Conditions were atrocious and so was Tyrone’s supply of ball inside. Everything they kicked in broke down.

But through the torrential rain, they continued to chisel at it.

The precision just wasn’t there. It had been three years since they’d tried to consistently play like that. It was going to take time.

The National League for Tyrone was the breeding ground for everything that came to pass on Sunday. They’d only play that way for a half here and a half there, careful to put all the pieces together away from plain sight.

And on Sunday, it all came together.

The sunshine, the glorious green sward, the lack of any meaningful wind, it all suited the style of play Tyrone brought to Clones.

All that 50-50 ball they'd kicked in Ballybofey had become 70-30 ball. One hop into space kind of ball that a forward like Mark Bradley loves.

It’s a myth that they have been completely immune to the idea of kicking over the last three years.

They set out to kick against Mayo last year but grew frustrated and confused by its failure to work.

Mayo were happy after 15 minutes that Brendan Harrison had the measure of Ronan O’Neill. The green and red shirts were able to defend in a different shape.

Their spare men were able to push out and make tackles on the runners. Kevin McLoughlin, having struggled all summer to cut ball out, didn’t need to any more. He pushed out and made tackles on his own 45 all day.

Tyrone didn’t kick the ball because kicking it wasn’t working. It was coming straight back and allowing Mayo to hammer them on the counter-attack.

Critical to the whole venture on Sunday, and now the rest of the summer, was Mark Bradley. He lost the first two balls but won everything else and pulled Donegal around with his corner-to-corner runs.

They had to protect against him because he was giving Paddy McGrath bother. That Tyrone were prepared to use those runs and feed him the ball in turn opened the space for Mattie Donnelly and Peter Harte and Niall Sludden in particular.

Donegal were the first team to see the full jigsaw and they didn’t know what to do. They ended up neither covering their full-back line nor coming out to meet runners. They did nothing as Tyrone ran in 1-21 and missed five clear goal chances.

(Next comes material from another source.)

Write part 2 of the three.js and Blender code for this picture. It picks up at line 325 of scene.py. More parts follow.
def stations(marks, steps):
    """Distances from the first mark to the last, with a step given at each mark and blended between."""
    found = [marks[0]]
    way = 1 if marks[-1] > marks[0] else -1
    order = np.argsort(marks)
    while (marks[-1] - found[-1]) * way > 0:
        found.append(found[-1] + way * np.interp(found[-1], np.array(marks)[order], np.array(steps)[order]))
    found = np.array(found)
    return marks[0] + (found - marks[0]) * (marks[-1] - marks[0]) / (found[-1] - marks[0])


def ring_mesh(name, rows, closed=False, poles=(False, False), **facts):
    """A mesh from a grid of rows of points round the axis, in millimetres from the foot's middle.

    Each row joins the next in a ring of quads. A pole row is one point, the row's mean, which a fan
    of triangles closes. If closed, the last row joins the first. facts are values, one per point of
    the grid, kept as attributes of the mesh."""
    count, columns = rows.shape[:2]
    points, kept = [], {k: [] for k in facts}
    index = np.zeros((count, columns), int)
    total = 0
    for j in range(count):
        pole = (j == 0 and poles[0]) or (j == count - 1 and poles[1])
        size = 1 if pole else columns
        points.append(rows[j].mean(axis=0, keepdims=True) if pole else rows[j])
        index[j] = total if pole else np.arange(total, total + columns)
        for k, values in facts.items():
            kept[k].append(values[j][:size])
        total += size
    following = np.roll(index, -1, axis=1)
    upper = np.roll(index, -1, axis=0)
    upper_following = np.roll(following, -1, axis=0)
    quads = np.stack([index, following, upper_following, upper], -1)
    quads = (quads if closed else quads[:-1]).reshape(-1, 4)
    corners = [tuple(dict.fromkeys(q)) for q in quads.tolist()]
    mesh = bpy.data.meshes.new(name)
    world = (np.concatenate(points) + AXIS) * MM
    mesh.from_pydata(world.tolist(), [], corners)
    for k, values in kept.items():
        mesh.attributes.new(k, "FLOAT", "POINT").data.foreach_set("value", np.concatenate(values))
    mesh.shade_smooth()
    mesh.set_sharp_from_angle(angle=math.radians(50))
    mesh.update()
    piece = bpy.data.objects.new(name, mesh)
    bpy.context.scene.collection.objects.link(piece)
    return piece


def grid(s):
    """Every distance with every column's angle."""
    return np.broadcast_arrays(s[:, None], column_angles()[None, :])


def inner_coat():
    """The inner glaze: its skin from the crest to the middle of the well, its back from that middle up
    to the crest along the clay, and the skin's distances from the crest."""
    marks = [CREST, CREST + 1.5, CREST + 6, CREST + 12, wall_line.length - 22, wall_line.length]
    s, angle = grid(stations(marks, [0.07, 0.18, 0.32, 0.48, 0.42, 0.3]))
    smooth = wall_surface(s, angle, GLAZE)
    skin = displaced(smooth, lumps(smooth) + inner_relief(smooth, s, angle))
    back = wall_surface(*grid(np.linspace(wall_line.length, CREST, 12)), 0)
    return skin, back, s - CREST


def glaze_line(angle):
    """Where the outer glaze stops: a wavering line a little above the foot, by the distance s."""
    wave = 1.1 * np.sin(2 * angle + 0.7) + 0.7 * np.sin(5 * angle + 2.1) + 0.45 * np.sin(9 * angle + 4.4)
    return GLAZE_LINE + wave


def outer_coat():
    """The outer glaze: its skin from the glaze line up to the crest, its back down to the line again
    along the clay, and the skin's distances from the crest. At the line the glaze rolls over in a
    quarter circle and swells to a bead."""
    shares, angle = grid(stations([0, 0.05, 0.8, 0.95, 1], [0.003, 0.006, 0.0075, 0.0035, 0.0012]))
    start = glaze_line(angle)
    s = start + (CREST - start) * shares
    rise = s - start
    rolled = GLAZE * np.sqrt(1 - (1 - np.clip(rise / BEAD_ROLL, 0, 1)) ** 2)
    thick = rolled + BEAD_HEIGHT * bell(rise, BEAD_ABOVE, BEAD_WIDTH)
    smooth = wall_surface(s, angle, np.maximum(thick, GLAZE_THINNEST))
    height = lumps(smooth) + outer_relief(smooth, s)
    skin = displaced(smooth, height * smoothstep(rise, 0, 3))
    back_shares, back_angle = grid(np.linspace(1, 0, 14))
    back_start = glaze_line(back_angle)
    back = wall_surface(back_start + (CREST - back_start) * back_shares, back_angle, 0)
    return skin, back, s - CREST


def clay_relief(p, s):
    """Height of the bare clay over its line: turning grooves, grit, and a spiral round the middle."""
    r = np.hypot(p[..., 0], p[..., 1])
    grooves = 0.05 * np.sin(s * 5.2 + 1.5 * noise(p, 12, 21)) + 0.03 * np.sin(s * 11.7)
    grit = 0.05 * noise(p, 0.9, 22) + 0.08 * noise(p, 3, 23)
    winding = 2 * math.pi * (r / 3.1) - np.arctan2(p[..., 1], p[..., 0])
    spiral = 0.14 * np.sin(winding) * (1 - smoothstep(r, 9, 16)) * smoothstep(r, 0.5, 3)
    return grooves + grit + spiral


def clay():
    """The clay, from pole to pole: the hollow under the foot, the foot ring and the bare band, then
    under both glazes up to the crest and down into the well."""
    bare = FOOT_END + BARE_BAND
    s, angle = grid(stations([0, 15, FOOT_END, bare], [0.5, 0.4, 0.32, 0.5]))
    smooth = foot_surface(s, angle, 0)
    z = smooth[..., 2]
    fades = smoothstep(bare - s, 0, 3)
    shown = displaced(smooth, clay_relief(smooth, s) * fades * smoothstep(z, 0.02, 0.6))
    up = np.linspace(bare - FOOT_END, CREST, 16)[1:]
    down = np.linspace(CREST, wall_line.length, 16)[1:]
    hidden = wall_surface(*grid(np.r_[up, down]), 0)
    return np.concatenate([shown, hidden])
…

They’ve hit a record 1-43 in two games but Sunday was one of those days when absolutely everything Tyrone kicked went over the bar.

No matter were it from the sideline, from the corner flag, from 50 yards, one after the other the shots sailed between Mark Anthony McGinley’s posts.

Monaghan, should they beat Down, will look at it and see a lack of defensive pressure on the shot, and rightly so. You can be sure Darren Hughes and Gavin Doogan won’t be sitting back in the pocket watching Mattie Donnelly and Niall Sludden stroll about picking off scores.

Missing five goal chances removes their performance from the ‘perfect’ bracket and moves into the ‘very, very good’ box.

Does anyone think that if they get through Saturday night, Malachy O’Rourke won’t be sitting lapping up all this hype as he ruggedly prepares one of Ireland’s meanest defences to face a team that’s ruined its All-Ireland dreams twice?

Tyrone would not blitz Monaghan the way they blitzed Donegal. They aren’t going to railroad all in their path to win the All-Ireland. It’s conceivable that they won’t even win Ulster.

If they go out on July 16 and it’s teeming from the heavens and there’s a gale blowing towards Monaghan town, they will have to adapt all over again.

For the first time, they look as though they’ll be able to.

And for that reason, they will be very definitely in the mix for serious silverware.